Dreaming of the Temple: Part 2

If my last post was about Why (it wasn’t supposed to be it just came out that way) then this post is more along the lines of how. Not the mechanics of blogging (there are lots of good posts out there containing tips for new and future bloggers) but about the way I decided to go about my blog.

I settled on a name long before I decided to take the plunge and start sharing my thoughts and feelings on the internet. Dreaming of the Temple. For me it means a lot of things. I suppose it also represents the gradual evolution of the blog itself. My initial idea was to create a blog based around spirituality. More specifically my own encounters with missionaries and eventual conversion to The Church of Jesus Christ of Latter-Day Saints (popularly known as Mormons – not the ones with multiple wives, before you ask).

In The Church of Jesus Christ, the Temple is a very real, physical place. It is considered sacred and the ordinances and ceremonies that take place inside the building are not discussed beyond its walls. Some feel very uncomfortable about this (we are quite often referred to as a cult) but in reality it is just a continuation from the doctrinal principles that can be found in any aspect of Church literature, should you be so inclined to read it. The ultimate ordinance is known as a sealing. In essence, it is the belief that whilst marriage is ‘until death us do part’, a sealing makes that marriage last for eternity. I like to think of it as putting a GPS tag on my husband, making it easier to find him after we die.

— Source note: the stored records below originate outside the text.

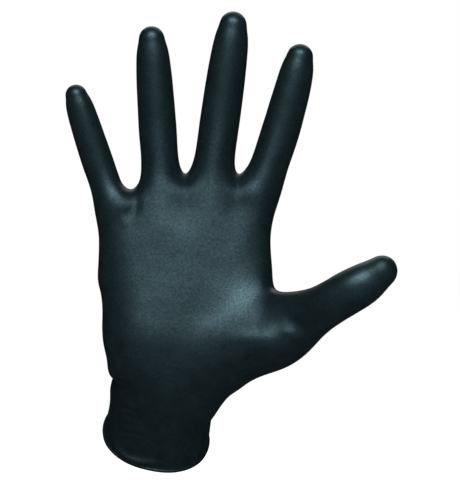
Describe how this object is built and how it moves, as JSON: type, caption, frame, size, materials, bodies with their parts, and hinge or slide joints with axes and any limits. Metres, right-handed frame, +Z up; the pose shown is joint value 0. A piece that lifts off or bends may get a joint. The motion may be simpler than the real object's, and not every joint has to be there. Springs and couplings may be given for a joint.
{
  "type": "nitrile exam glove",
  "caption": "Disposable exam glove of thin black nitrile film in the form it takes on an open hand: smooth finger stalls, close-fitting palm and a short cuff ending in a rolled bead.",
  "frame": {"origin": "centre of the cuff's mouth, where the wrist leaves the glove", "axes": "+Z up along the fingers of the open hand, palm facing -Y, thumb towards +X; the cuff slants back and down from the palm"},
  "size_m": [0.1655, 0.0937, 0.2344],
  "materials": {
    "nitrile": "matte"
  },
  "bodies": {
    "root": {"glove_film": "nitrile"}
  },
  "joints": []
}
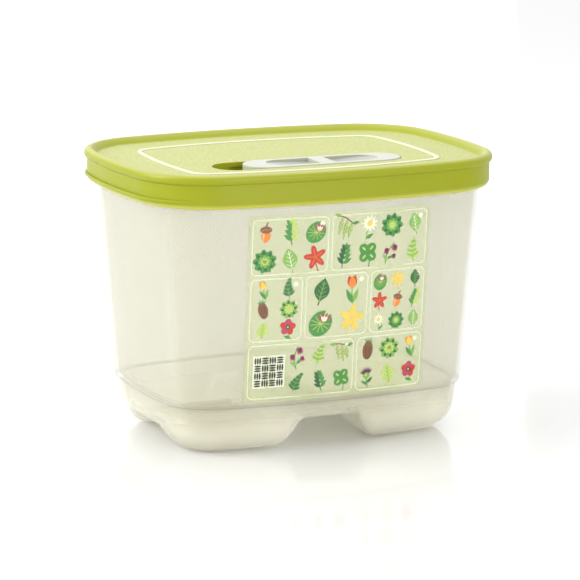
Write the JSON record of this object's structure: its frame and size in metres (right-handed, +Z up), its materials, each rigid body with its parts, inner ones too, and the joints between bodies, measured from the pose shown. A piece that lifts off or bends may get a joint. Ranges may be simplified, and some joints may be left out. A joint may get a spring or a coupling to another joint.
{
  "type": "produce keeper",
  "caption": "Translucent rounded-rectangular food keeper on four moulded feet, with a soft snap lid, a sliding lid vent and a printed chart on the front wall.",
  "frame": {"origin": "on the table under the middle of the tub", "axes": "+X along the length towards the vent's closed end, the printed front wall faces -Y, +Z up"},
  "size_m": [0.184, 0.1392, 0.1346],
  "materials": {
    "tub_plastic": "milky translucent polypropylene, smooth with a soft sheen",
    "lid_plastic": "soft lime green polyethylene, satin sides and a finely grained pan",
    "slider_plastic": "smooth white, satin gloss",
    "chart_film": "thin translucent film with small coloured plant motifs"
  },
  "bodies": {
    "tub": {"tub": "tub_plastic", "printed_chart": "chart_film"},
    "lid": {"lid": "lid_plastic"},
    "vent_slider": {"vent_slider": "slider_plastic"}
  },
  "joints": [
    {"name": "lid_lift", "type": "slide", "parent": "tub", "child": "lid", "axis": [0, 0, 1], "range_m": [0, 0.08]},
    {"name": "vent_slide", "type": "slide", "parent": "lid", "child": "vent_slider", "axis": [-1, 0, 0], "range_m": [0, 0.015]}
  ]
}
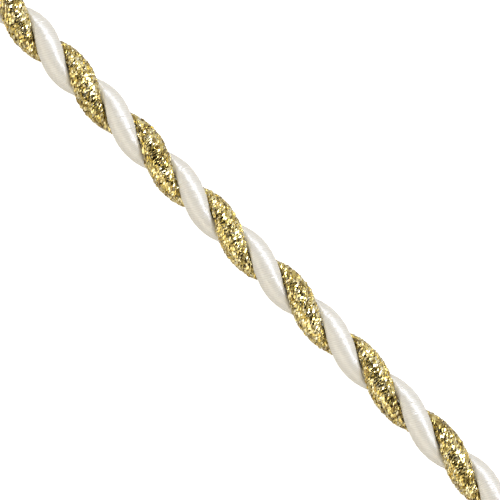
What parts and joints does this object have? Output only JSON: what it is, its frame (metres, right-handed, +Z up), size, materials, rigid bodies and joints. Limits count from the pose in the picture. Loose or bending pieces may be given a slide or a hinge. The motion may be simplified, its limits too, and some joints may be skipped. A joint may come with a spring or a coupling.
{
  "type": "twisted cord trim",
  "caption": "Decorative cord trim: a satin-wrapped ply and a metallic-wrapped ply twisted round each other, lying straight, cut to a length.",
  "frame": {"origin": "on the surface that the cord lies on, under the middle of its length and width", "axes": "+X along the cord, +Y across it, +Z up from the surface"},
  "size_m": [0.13, 0.0062, 0.0059],
  "materials": {
    "gold_metallic_thread": "crinkled gold lame thread wound round the ply, with bright glints and dark flecks",
    "satin_floss": "glossy ivory-white satin floss wound round the ply in fine even turns"
  },
  "bodies": {
    "root": {"metallic_ply": "gold_metallic_thread", "satin_ply": "satin_floss"}
  },
  "joints": []
}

Without turning this into a debate on the reality of life after death and the various different attitudes and perspectives surrounding the subject of religion, the crux of this initial blog idea was to map my journey to the Temple. I have been a member since the 21st of April 2016, but my conversion was certainly not complete when I got baptised. I had faith that that was were God wanted me to be, and that it was the Church I was meant to join, but a number of the doctrines were very far from what I had been brought up believing. Therefore, in this instance Dreaming of the Temple is very literal; I wanted to get there, but sometimes it seemed almost impossible.

In addition to being a literal place, the Temple itself is highly symbolic. Almost every aspect of the building, its interior and the artwork displayed, represents something more than its physical self. The Temple is not just a place to feel spiritually close to God, it is also a place to feel close to family. The Church of Jesus Christ places great emphasis on the importance of family and the majority of the ordinances performed inside the Temple concern living or deceased relatives. My husband and I have a great many hopes for our own family, so whilst this was initially about me dreaming of going to the Temple, it is also about the dreams that the Temple represents.

Shortly after baptism all Church members receive a patriarchal blessing. This is a blessing from a senior member of the Stake that is intended to provide guidance throughout your life. In my blessing it was advised that I endeavour to make my home like the Temple. As I started to think more seriously about actually creating a blog, not just scribbling notes on scraps of paper, I realised that whilst my spiritual struggles might have been a primary motivation for me, they probably weren’t that worthwhile. After about a year of indecision, my husband and I graduated from university and bought our first house. This was an exciting prospect and as we both grew up in the countryside we were glad to move out of the city. As ever, there were a number of small interior projects to undertake to fully make the property feel like our home. We discovered many characteristics of the house that had been covered over and concealed. Amongst these were several fireplaces, original woodwork and historic wallpaper. I thought these might have the potential for some blog material.

But that material would be about converting a house into a home. What making your home like the Temple really means is emulating the atmosphere of the Temple; as a peaceful place of rest, somewhere to find solace, filled with love, joy and happiness. When you go to the Temple, even if its just stepping into the grounds, the peace becomes almost tangible, and you are able to stop caring about all the concerns or worries that you had before. You are there with one purpose and all the deadlines, commitments and to-do lists have no part in it. Prayer is very similar to meditation; it is reflective, focused and has been found to relieve stress. In the ideal, the home should be the same. The door should close and work should be left outside or, if you work at home, left at a specific place of work. One of the principles of mindfulness is having specific rooms for specific purposes.

So Dreaming of the Temple is both literal, symbolic and is about striving for tranquillity within the home and within the self. For me that is one of the biggest challenges in looking to fulfil my patriarchal blessing. I have enjoyed our DIY projects; decorating, gardening and furnishing our home over the last few months has been a really fun marital project. I would always hope that any visitor would feel welcomed, happy and be able to sense the love in our home. But I am not a calm person. I have always had anxiety, my biggest flaw is a quick temper, and since developing depression my emotions have surged and dipped more than ever. It was this that led me to become truly serious about starting a blog. I have had various experiences with counselling, some good and some bad, and I know that I am very self aware. I am a very open person and frequently talk about my mental health and other life experiences, but it can still be difficult to talk to friends and family. There are always feelings that you are burdening others, that you might be judged, or that they don’t completely understand how you feel or what you are/have been going through. I was after a space to explore why I felt the way I felt, to be able to dissect some of the more traumatic experiences in my life and to spend time appreciating what I have. The primary aspect of my blog now is mental health.

I am still not up to speed, or particularly confident about blogging. It’s something that I have been contemplating for a number of years and its concept has changed several times. It is very daunting and in the words of Winnie the Pooh:

‘you find sometimes that a Thing that felt quite Thingish inside you
is quite different when its out in the open and has other people looking at it’
( A. A. Milne, The House at Pooh Corner, 1928)

But I hope that all the different things that I am personally exploring; my mental health, my efforts to become a calmer, more tranquil person, the physical changes to our home, the preparation to have a family, will be encompassed by the blog name, Dreaming of the Temple.